Egypt, the informal leader of the Arab world, is again championing the inter-Arab policy decision-making process. An Israeli official from the Foreign Ministry’s political research center told Al-Monitor on the condition of anonymity that Cairo has been holding intense deliberations with the Arab League, Saudi Arabia, Jordan and the Palestinian Authority in view of the upcoming meeting between US President Donald Trump and Egyptian President Abdel Fattah al-Sisi. The official noted that the deliberations focus on the strategic approach to be presented at that meeting.
From the Egyptian side, the agenda for the meeting should include the rise of Shiite power in the region as a result of increased influence by Iran and its surrogates, the Iran deal, the fight against the Islamic State (also in the Sinai Peninsula), the Palestinian-Israeli two-state solution and last, but probably most important, the level of American aid to Egypt on the backdrop of hints by Trump about cutting assistance to Middle Eastern countries.
The Israeli official emphasized that in these strategic deliberations, Sisi is considered to be a key figure for future Arab relations with the Trump administration. Sisi himself accords great importance to the coordination with Trump, with whom he believes to have a good rapport.
In Cairo’s view, the two men who best understand the Arab world in the US administration are Secretary of Defense James Mattis and new national security adviser Lt. Gen. Herbert Raymond McMaster. Both men gained this understanding of the Arab world during the war in Iraq.
A senior Egyptian diplomat in Tel Aviv also confirmed to Al-Monitor the existence of such deliberations. He said on condition of anonymity that Egypt will hold to its traditional national positions regarding the fight against terror and the Palestinian issue and will defend them with pride. Egypt will not change its stand, even if confronted by pressure concerning US aid. “We believe that the current level of aid is an American strategic interest related to our common interests in defeating terror,” he noted, referring to the $1.3 billion security assistance the Egypt receives annually from the United States.
The diplomat emphasized that in this context, it is essential for Cairo to coordinate a common position among the pragmatic Sunni countries on all relevant issues. He added that there is optimism in Cairo regarding the coordination with Washington on the issues of fighting terror and on Iran, as the Trump administration’s outlook on these issues is perceived to be closer to the Egyptian outlook than that of the Obama administration.
It is clear to Cairo that with the change of administration, the Arab countries must crystalize their strategic views and policies for the future of the region. One policy plan designed to achieve this purpose is convening the Arab Quartet (Egypt, Jordan and Saudi Arabia, with either the Arab United Emirates or the Arab Gulf Cooperation Council). The Quartet would formulate a joint position on a two-state solution to be presented to the United States and to the international Mideast Quartet (United States, United Nations, European Union and Russia).
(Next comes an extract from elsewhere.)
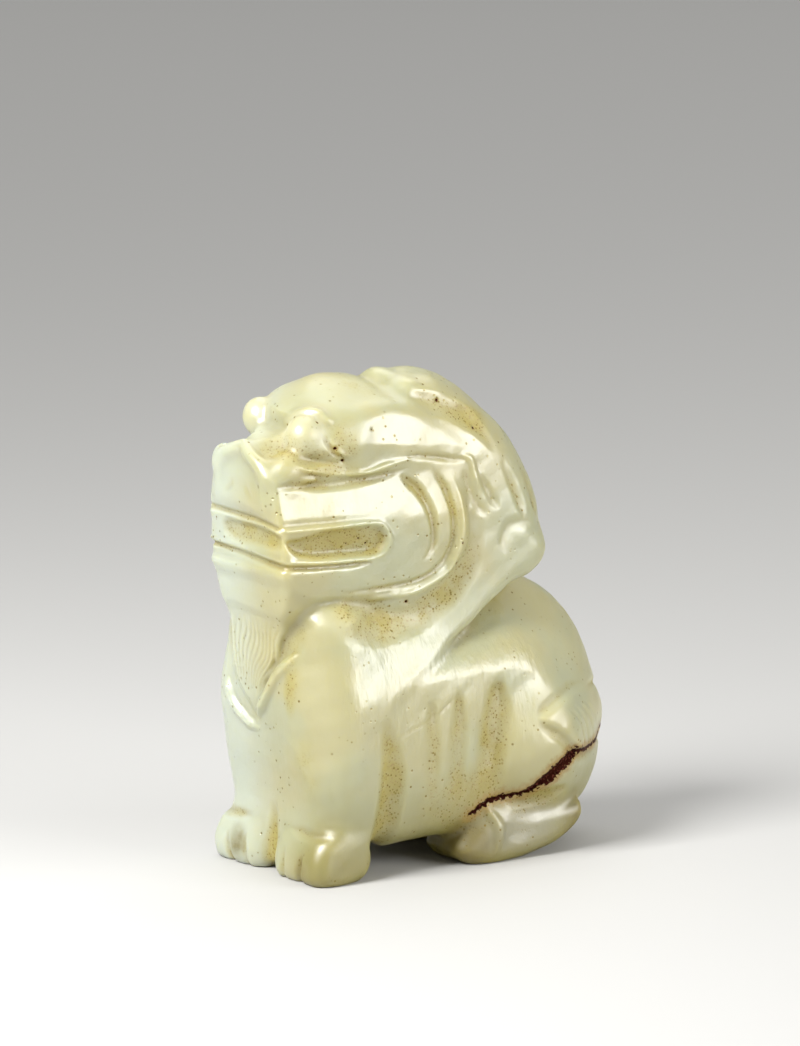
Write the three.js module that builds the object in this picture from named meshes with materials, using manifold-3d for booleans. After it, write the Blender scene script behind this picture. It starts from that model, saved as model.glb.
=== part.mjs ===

The Egyptian diplomat said that participants of the Cairo deliberations raised the idea that in his upcoming meeting with Trump, Sisi should propose a meeting of the president with the Arab Quartet. Egypt wants the Israeli-Palestinian conflict resolution process to move away from the American-Israeli coordination track, or even from internal Western coordination, which in recent years have all been nonstarters. The pragmatic Sunni axis should now have a say on this.
On the Palestinian issue, Trump’s message supporting a regional negotiation framework was well-received in Cairo. In this vein, the thinking is also to propose a meeting between the Arab Quartet and the international Quartet in relation to two issues: regional anti-terror efforts and the Arab Peace Initiative.
The Egyptian leadership has also heard the echoes coming from Ramallah about an effort to establish a Palestinian-Jordanian confederation as part of the Arab Peace Initiative. According to the Egyptian diplomat, Egypt would not object to what he defined as more general confederative ties between Jordan and Palestine — as long as these don’t enter into sensitive identity issues such as the status of Palestinian refugees in Jordan, the Palestinian right of return, the status of East Jerusalem and the status of Muslim holy sites. A more loose confederation could have the ingredients of free trade, joint security, joint parliamentary sessions and a common effort to resolve all permanent status issues with Israel.
Such creative ideas are of importance. Paradoxically, they are emerging as a result of the change in Washington — the Arab world must make up its mind at a time when the United States under Trump does not intend to “rescue” the region.
Yet given the leadership in Israel, it is very doubtful that even more realistic initiatives will come to fruition. Alas, instead of new initiatives, one can see on the horizon more diplomatic stalemate and violence.